## Given instruction
Reproduce the data in its entirety, exactly as supplied.

## Supplied material
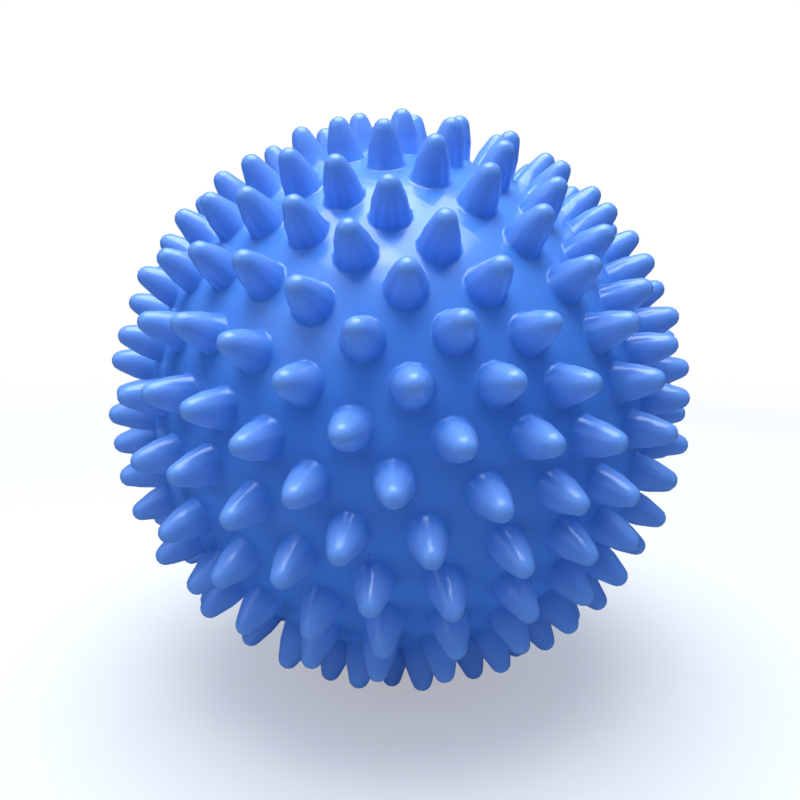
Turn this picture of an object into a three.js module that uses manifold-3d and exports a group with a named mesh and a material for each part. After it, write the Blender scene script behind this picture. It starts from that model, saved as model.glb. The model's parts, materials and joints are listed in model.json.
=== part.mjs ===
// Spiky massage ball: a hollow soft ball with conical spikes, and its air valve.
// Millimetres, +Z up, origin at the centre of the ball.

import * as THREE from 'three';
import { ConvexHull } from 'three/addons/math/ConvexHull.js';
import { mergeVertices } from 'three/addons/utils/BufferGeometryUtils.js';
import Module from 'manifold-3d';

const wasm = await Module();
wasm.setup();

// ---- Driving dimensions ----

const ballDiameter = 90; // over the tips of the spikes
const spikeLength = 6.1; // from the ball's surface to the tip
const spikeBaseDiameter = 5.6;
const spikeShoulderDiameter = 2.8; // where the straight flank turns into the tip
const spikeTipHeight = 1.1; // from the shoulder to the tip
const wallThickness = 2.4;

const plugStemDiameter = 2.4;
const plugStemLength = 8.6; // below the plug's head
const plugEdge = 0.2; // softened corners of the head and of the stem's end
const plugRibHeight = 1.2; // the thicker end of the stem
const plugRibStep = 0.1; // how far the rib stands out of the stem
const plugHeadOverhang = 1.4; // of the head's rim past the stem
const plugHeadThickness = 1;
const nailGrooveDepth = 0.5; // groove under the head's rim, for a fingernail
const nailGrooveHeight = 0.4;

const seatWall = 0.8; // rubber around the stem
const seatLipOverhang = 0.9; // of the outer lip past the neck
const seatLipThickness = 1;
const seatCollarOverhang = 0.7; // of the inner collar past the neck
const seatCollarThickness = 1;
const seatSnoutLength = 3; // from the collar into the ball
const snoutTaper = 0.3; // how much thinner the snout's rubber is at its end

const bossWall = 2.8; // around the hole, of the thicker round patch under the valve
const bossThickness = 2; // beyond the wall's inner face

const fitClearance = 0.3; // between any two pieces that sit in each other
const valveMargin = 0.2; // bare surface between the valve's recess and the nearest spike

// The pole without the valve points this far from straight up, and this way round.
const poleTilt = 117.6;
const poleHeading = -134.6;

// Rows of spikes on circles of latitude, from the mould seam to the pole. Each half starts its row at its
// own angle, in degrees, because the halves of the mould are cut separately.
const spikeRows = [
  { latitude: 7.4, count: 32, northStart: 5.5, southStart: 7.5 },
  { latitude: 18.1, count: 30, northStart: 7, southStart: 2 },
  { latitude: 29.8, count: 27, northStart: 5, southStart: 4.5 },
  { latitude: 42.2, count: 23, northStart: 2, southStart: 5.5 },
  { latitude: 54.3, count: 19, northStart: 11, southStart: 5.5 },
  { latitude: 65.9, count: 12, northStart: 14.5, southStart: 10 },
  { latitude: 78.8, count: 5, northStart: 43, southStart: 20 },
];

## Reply
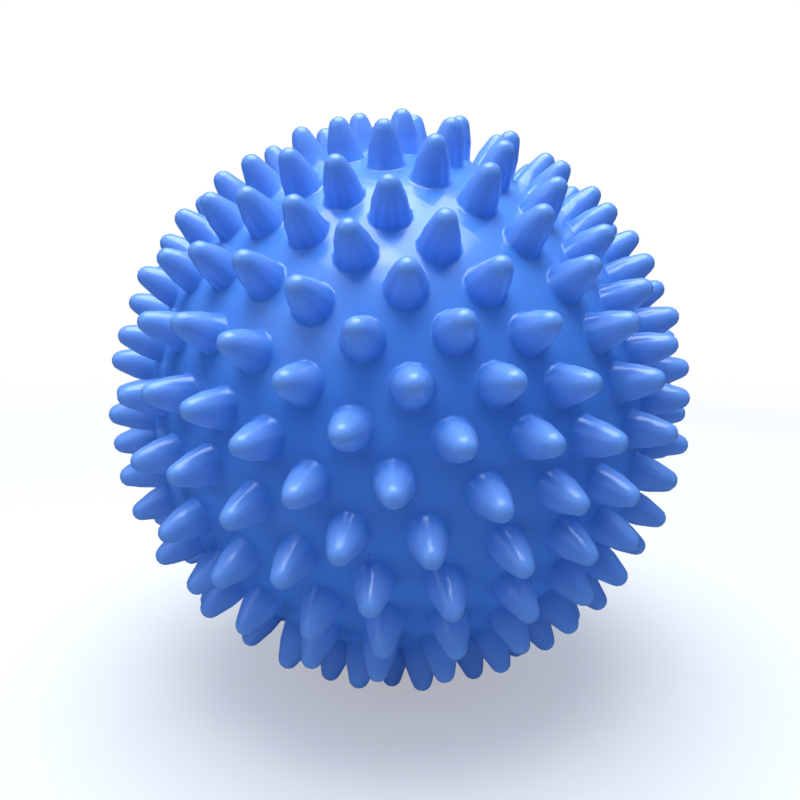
Turn this picture of an object into a three.js module that uses manifold-3d and exports a group with a named mesh and a material for each part. After it, write the Blender scene script behind this picture. It starts from that model, saved as model.glb. The model's parts, materials and joints are listed in model.json.
=== part.mjs ===
// Spiky massage ball: a hollow soft ball with conical spikes, and its air valve.
// Millimetres, +Z up, origin at the centre of the ball.

import * as THREE from 'three';
import { ConvexHull } from 'three/addons/math/ConvexHull.js';
import { mergeVertices } from 'three/addons/utils/BufferGeometryUtils.js';
import Module from 'manifold-3d';

const wasm = await Module();
wasm.setup();

// ---- Driving dimensions ----

const ballDiameter = 90; // over the tips of the spikes
const spikeLength = 6.1; // from the ball's surface to the tip
const spikeBaseDiameter = 5.6;
const spikeShoulderDiameter = 2.8; // where the straight flank turns into the tip
const spikeTipHeight = 1.1; // from the shoulder to the tip
const wallThickness = 2.4;

const plugStemDiameter = 2.4;
const plugStemLength = 8.6; // below the plug's head
const plugEdge = 0.2; // softened corners of the head and of the stem's end
const plugRibHeight = 1.2; // the thicker end of the stem
const plugRibStep = 0.1; // how far the rib stands out of the stem
const plugHeadOverhang = 1.4; // of the head's rim past the stem
const plugHeadThickness = 1;
const nailGrooveDepth = 0.5; // groove under the head's rim, for a fingernail
const nailGrooveHeight = 0.4;

const seatWall = 0.8; // rubber around the stem
const seatLipOverhang = 0.9; // of the outer lip past the neck
const seatLipThickness = 1;
const seatCollarOverhang = 0.7; // of the inner collar past the neck
const seatCollarThickness = 1;
const seatSnoutLength = 3; // from the collar into the ball
const snoutTaper = 0.3; // how much thinner the snout's rubber is at its end

const bossWall = 2.8; // around the hole, of the thicker round patch under the valve
const bossThickness = 2; // beyond the wall's inner face

const fitClearance = 0.3; // between any two pieces that sit in each other
const valveMargin = 0.2; // bare surface between the valve's recess and the nearest spike

// The pole without the valve points this far from straight up, and this way round.
const poleTilt = 117.6;
const poleHeading = -134.6;

// Rows of spikes on circles of latitude, from the mould seam to the pole. Each half starts its row at its
// own angle, in degrees, because the halves of the mould are cut separately.
const spikeRows = [
  { latitude: 7.4, count: 32, northStart: 5.5, southStart: 7.5 },
  { latitude: 18.1, count: 30, northStart: 7, southStart: 2 },
  { latitude: 29.8, count: 27, northStart: 5, southStart: 4.5 },
  { latitude: 42.2, count: 23, northStart: 2, southStart: 5.5 },
  { latitude: 54.3, count: 19, northStart: 11, southStart: 5.5 },
  { latitude: 65.9, count: 12, northStart: 14.5, southStart: 10 },
  { latitude: 78.8, count: 5, northStart: 43, southStart: 20 },
];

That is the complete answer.